RECORDED INFORMATION:
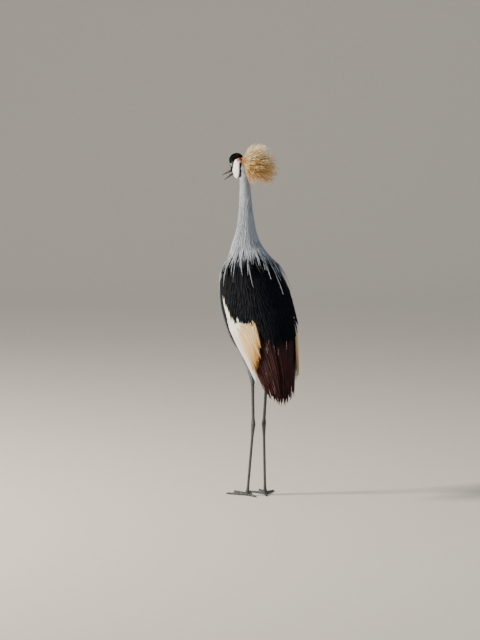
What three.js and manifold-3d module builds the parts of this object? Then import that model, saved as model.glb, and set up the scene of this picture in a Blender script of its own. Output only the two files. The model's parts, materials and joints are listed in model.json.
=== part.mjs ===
// A grey crowned crane, standing at rest with its head turned to its left, at life size.
// Millimetres, +Z up. The bird faces +Y and its right side is +X. The origin is on the floor, under the
// middle of the bird's outline, and it stands on the flats under its toes.
//
// One midline runs from the top of the neck down the back to the tips of the folded wings. A place on the
// bird is a station (mm along that line), an angle round it (0 at the back, + to the bird's right, 180 at
// the breast) and a height above the skin. Feathers are vanes that follow such places.
import * as THREE from "three";
import { mergeVertices } from "three/addons/utils/BufferGeometryUtils.js";
import Module from "manifold-3d";

const wasm = await Module();
wasm.setup();

// Sizes of the whole bird
const GAP = 0.4; // between two pieces that touch
const OUTLINE_CENTRE = [5.8, 6.8]; // the outline's middle, x and y, from the point between the feet
const MIDLINE = [
  [110, 961],
  [107, 905],
  [102, 850],
  [99, 795],
  [100, 745],
  [88, 697],
  [58, 640],
  [20, 580],
  [-24, 522],
  [-68, 470],
  [-104, 425],
  [-137, 377],
  [-163, 323],
  [-180, 266],
]; // y and z, from the neck's top to the wing tips
// How far the midline strays to the bird's right, at stations along it
const SWAY = through([0, 0], [150, 0], [266, 4], [486, 6], [778, 11]);

// Stations along the midline
const NECK_JOINT = 76;
const NECK_BASE = 150;
const SHOULDER = 216;
const WRIST = 262;
const WING_REAR = 486;
const RUMP = 616;

// The skin's half width, and its depth to the back and to the breast, at stations along the midline
const SKIN = {
  width: through(
    ...[[0, 16.5], [56, 17.5], [111, 21], [166, 28], [216, 44], [266, 64], [330, 82]],
    ...[[401, 90], [474, 88], [542, 72], [600, 36], [612, 22], [620, 10]],
  ),
  back: through(
    ...[[0, 16.5], [56, 17.5], [111, 21], [166, 27], [216, 38], [266, 50], [330, 58]],
    ...[[401, 62], [474, 57], [542, 42], [600, 22], [612, 15], [620, 7]],
  ),
  belly: through(
    ...[[0, 17], [56, 18.5], [111, 22], [166, 30], [216, 43], [266, 64], [330, 86]],
    ...[[401, 94], [474, 84], [542, 60], [600, 30], [612, 19], [620, 8]],
  ),
};
// The same for the surface that the wings and tail feathers lie on, which runs on past the rump
const COAT = {
  width: through(
    ...[[0, 16.5], [56, 17.5], [111, 21], [166, 28], [216, 44], [266, 64], [330, 82]],
    ...[[401, 90], [474, 89], [542, 79], [600, 64], [659, 49], [718, 36], [778, 22]],
  ),
  back: through(
    ...[[0, 16.5], [56, 17.5], [111, 21], [166, 27], [216, 38], [266, 50], [330, 58]],
    ...[[401, 62], [474, 58], [542, 48], [600, 36], [659, 27], [718, 20], [778, 12]],
  ),
  belly: through(
    ...[[0, 17], [56, 18.5], [111, 22], [166, 30], [216, 43], [266, 64], [330, 86]],
    ...[[401, 94], [474, 85], [542, 66], [600, 46], [659, 34], [718, 26], [778, 16]],
  ),
};

// The head: its place, and how far it turns to the left and bows
const HEAD_AT = [-11.4, 138.2, 994];
const HEAD_TURN = 22;
const HEAD_BOW = 17;
const EYE = { at: [11.6, 15, 0], radius: 7 };
const LID = { out: 4.4, radius: 6, thick: 1.2 }; // out: how far from the eye's centre
const GAPE = { at: [22, -16.2], open: 14 }; // y and z of the corner of the mouth, and degrees
const MOUTH = { half: 14, back: 6, front: 10, open: 2.6 };

// Materials
const PLUMAGE_ROUGHNESS = 0.85;
const horn = (color, roughness) => new THREE.MeshStandardMaterial({ color, roughness, metalness: 0 });
const plumage = (color) => horn(color, PLUMAGE_ROUGHNESS);
const NECK_GREY = plumage("#a9b3bf");
const BODY_GREY = plumage("#7d858e");
const SLATE = plumage("#15181f");
const WHITE = plumage("#f1efe9");
const GOLD = plumage("#dfc07c");
const CHESTNUT = plumage("#3d1716");
const BLACK = plumage("#101013");
const STRAW = plumage("#c9a25a");
const BARE_WHITE = horn("#f4efec", 0.5);
const WATTLE_RED = horn("#b3171c", 0.45);
const BILL_BLACK = horn("#26262a", 0.35);
const LEG_BLACK = horn("#25272b", 0.55);
const EYE_PALE = horn("#c9d3d6", 0.08);

// A smooth function through [at, value] pairs that never overshoots them
function through(...pairs) {
  const last = pairs.length - 1;
  const slope = pairs.slice(1).map(([x, y], i) => (y - pairs[i][1]) / (x - pairs[i][0]));
  const tangent = pairs.map((_, i) => {
    if (i === 0) return slope[0];
    if (i === last) return slope[last - 1];
    return slope[i - 1] * slope[i] <= 0 ? 0 : 2 / (1 / slope[i - 1] + 1 / slope[i]);
  });
  return (at) => {
    if (at <= pairs[0][0]) return pairs[0][1];
    if (at >= pairs[last][0]) return pairs[last][1];
    const i = pairs.findIndex(([x]) => x > at) - 1;
    const span = pairs[i + 1][0] - pairs[i][0];
    const t = (at - pairs[i][0]) / span;
    const rise = t * t * (3 - 2 * t);
    const bend = t * (1 - t) ** 2 * tangent[i] - t * t * (1 - t) * tangent[i + 1];
    return pairs[i][1] * (1 - rise) + pairs[i + 1][1] * rise + span * bend;
  };
}

const vec = (x, y, z) => new THREE.Vector3(x, y, z);
const mix = THREE.MathUtils.lerp;
const step = (low, high, x) => THREE.MathUtils.smoothstep(x, low, high);
const turn = THREE.MathUtils.degToRad;
const steps = (from, to, count) => Array.from({ length: count + 1 }, (_, i) => mix(from, to, i / count));

// A seeded share either way, so that like feathers differ a little
THREE.MathUtils.seededRandom(816);
const vary = (share) => share * (2 * THREE.MathUtils.seededRandom() - 1);

// Places on the bird
const midline = new THREE.CatmullRomCurve3(MIDLINE.map(([y, z]) => vec(0, y, z)), false, "centripetal");
midline.arcLengthDivisions = 2000;
const MIDLINE_LENGTH = midline.getLength();

function frameAt(station) {
  const share = Math.min(1, Math.max(0, station / MIDLINE_LENGTH));
  const along = midline.getTangentAt(share);
  const centre = midline.getPointAt(share).setX(SWAY(station));
  return { centre, along, back: vec(0, along.z, -along.y) };
}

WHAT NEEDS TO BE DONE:
Reproduce the material above, every line of it, exactly.

RESULT FOR THIS TASK:
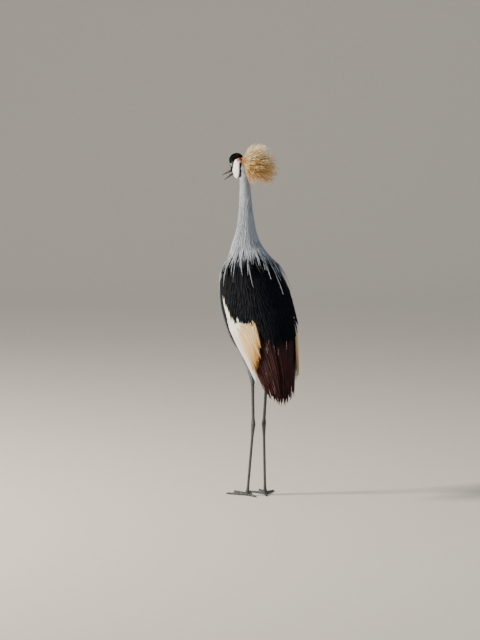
What three.js and manifold-3d module builds the parts of this object? Then import that model, saved as model.glb, and set up the scene of this picture in a Blender script of its own. Output only the two files. The model's parts, materials and joints are listed in model.json.
=== part.mjs ===
// A grey crowned crane, standing at rest with its head turned to its left, at life size.
// Millimetres, +Z up. The bird faces +Y and its right side is +X. The origin is on the floor, under the
// middle of the bird's outline, and it stands on the flats under its toes.
//
// One midline runs from the top of the neck down the back to the tips of the folded wings. A place on the
// bird is a station (mm along that line), an angle round it (0 at the back, + to the bird's right, 180 at
// the breast) and a height above the skin. Feathers are vanes that follow such places.
import * as THREE from "three";
import { mergeVertices } from "three/addons/utils/BufferGeometryUtils.js";
import Module from "manifold-3d";

const wasm = await Module();
wasm.setup();

// Sizes of the whole bird
const GAP = 0.4; // between two pieces that touch
const OUTLINE_CENTRE = [5.8, 6.8]; // the outline's middle, x and y, from the point between the feet
const MIDLINE = [
  [110, 961],
  [107, 905],
  [102, 850],
  [99, 795],
  [100, 745],
  [88, 697],
  [58, 640],
  [20, 580],
  [-24, 522],
  [-68, 470],
  [-104, 425],
  [-137, 377],
  [-163, 323],
  [-180, 266],
]; // y and z, from the neck's top to the wing tips
// How far the midline strays to the bird's right, at stations along it
const SWAY = through([0, 0], [150, 0], [266, 4], [486, 6], [778, 11]);

// Stations along the midline
const NECK_JOINT = 76;
const NECK_BASE = 150;
const SHOULDER = 216;
const WRIST = 262;
const WING_REAR = 486;
const RUMP = 616;

// The skin's half width, and its depth to the back and to the breast, at stations along the midline
const SKIN = {
  width: through(
    ...[[0, 16.5], [56, 17.5], [111, 21], [166, 28], [216, 44], [266, 64], [330, 82]],
    ...[[401, 90], [474, 88], [542, 72], [600, 36], [612, 22], [620, 10]],
  ),
  back: through(
    ...[[0, 16.5], [56, 17.5], [111, 21], [166, 27], [216, 38], [266, 50], [330, 58]],
    ...[[401, 62], [474, 57], [542, 42], [600, 22], [612, 15], [620, 7]],
  ),
  belly: through(
    ...[[0, 17], [56, 18.5], [111, 22], [166, 30], [216, 43], [266, 64], [330, 86]],
    ...[[401, 94], [474, 84], [542, 60], [600, 30], [612, 19], [620, 8]],
  ),
};
// The same for the surface that the wings and tail feathers lie on, which runs on past the rump
const COAT = {
  width: through(
    ...[[0, 16.5], [56, 17.5], [111, 21], [166, 28], [216, 44], [266, 64], [330, 82]],
    ...[[401, 90], [474, 89], [542, 79], [600, 64], [659, 49], [718, 36], [778, 22]],
  ),
  back: through(
    ...[[0, 16.5], [56, 17.5], [111, 21], [166, 27], [216, 38], [266, 50], [330, 58]],
    ...[[401, 62], [474, 58], [542, 48], [600, 36], [659, 27], [718, 20], [778, 12]],
  ),
  belly: through(
    ...[[0, 17], [56, 18.5], [111, 22], [166, 30], [216, 43], [266, 64], [330, 86]],
    ...[[401, 94], [474, 85], [542, 66], [600, 46], [659, 34], [718, 26], [778, 16]],
  ),
};

// The head: its place, and how far it turns to the left and bows
const HEAD_AT = [-11.4, 138.2, 994];
const HEAD_TURN = 22;
const HEAD_BOW = 17;
const EYE = { at: [11.6, 15, 0], radius: 7 };
const LID = { out: 4.4, radius: 6, thick: 1.2 }; // out: how far from the eye's centre
const GAPE = { at: [22, -16.2], open: 14 }; // y and z of the corner of the mouth, and degrees
const MOUTH = { half: 14, back: 6, front: 10, open: 2.6 };

// Materials
const PLUMAGE_ROUGHNESS = 0.85;
const horn = (color, roughness) => new THREE.MeshStandardMaterial({ color, roughness, metalness: 0 });
const plumage = (color) => horn(color, PLUMAGE_ROUGHNESS);
const NECK_GREY = plumage("#a9b3bf");
const BODY_GREY = plumage("#7d858e");
const SLATE = plumage("#15181f");
const WHITE = plumage("#f1efe9");
const GOLD = plumage("#dfc07c");
const CHESTNUT = plumage("#3d1716");
const BLACK = plumage("#101013");
const STRAW = plumage("#c9a25a");
const BARE_WHITE = horn("#f4efec", 0.5);
const WATTLE_RED = horn("#b3171c", 0.45);
const BILL_BLACK = horn("#26262a", 0.35);
const LEG_BLACK = horn("#25272b", 0.55);
const EYE_PALE = horn("#c9d3d6", 0.08);

// A smooth function through [at, value] pairs that never overshoots them
function through(...pairs) {
  const last = pairs.length - 1;
  const slope = pairs.slice(1).map(([x, y], i) => (y - pairs[i][1]) / (x - pairs[i][0]));
  const tangent = pairs.map((_, i) => {
    if (i === 0) return slope[0];
    if (i === last) return slope[last - 1];
    return slope[i - 1] * slope[i] <= 0 ? 0 : 2 / (1 / slope[i - 1] + 1 / slope[i]);
  });
  return (at) => {
    if (at <= pairs[0][0]) return pairs[0][1];
    if (at >= pairs[last][0]) return pairs[last][1];
    const i = pairs.findIndex(([x]) => x > at) - 1;
    const span = pairs[i + 1][0] - pairs[i][0];
    const t = (at - pairs[i][0]) / span;
    const rise = t * t * (3 - 2 * t);
    const bend = t * (1 - t) ** 2 * tangent[i] - t * t * (1 - t) * tangent[i + 1];
    return pairs[i][1] * (1 - rise) + pairs[i + 1][1] * rise + span * bend;
  };
}

const vec = (x, y, z) => new THREE.Vector3(x, y, z);
const mix = THREE.MathUtils.lerp;
const step = (low, high, x) => THREE.MathUtils.smoothstep(x, low, high);
const turn = THREE.MathUtils.degToRad;
const steps = (from, to, count) => Array.from({ length: count + 1 }, (_, i) => mix(from, to, i / count));

// A seeded share either way, so that like feathers differ a little
THREE.MathUtils.seededRandom(816);
const vary = (share) => share * (2 * THREE.MathUtils.seededRandom() - 1);

// Places on the bird
const midline = new THREE.CatmullRomCurve3(MIDLINE.map(([y, z]) => vec(0, y, z)), false, "centripetal");
midline.arcLengthDivisions = 2000;
const MIDLINE_LENGTH = midline.getLength();

function frameAt(station) {
  const share = Math.min(1, Math.max(0, station / MIDLINE_LENGTH));
  const along = midline.getTangentAt(share);
  const centre = midline.getPointAt(share).setX(SWAY(station));
  return { centre, along, back: vec(0, along.z, -along.y) };
}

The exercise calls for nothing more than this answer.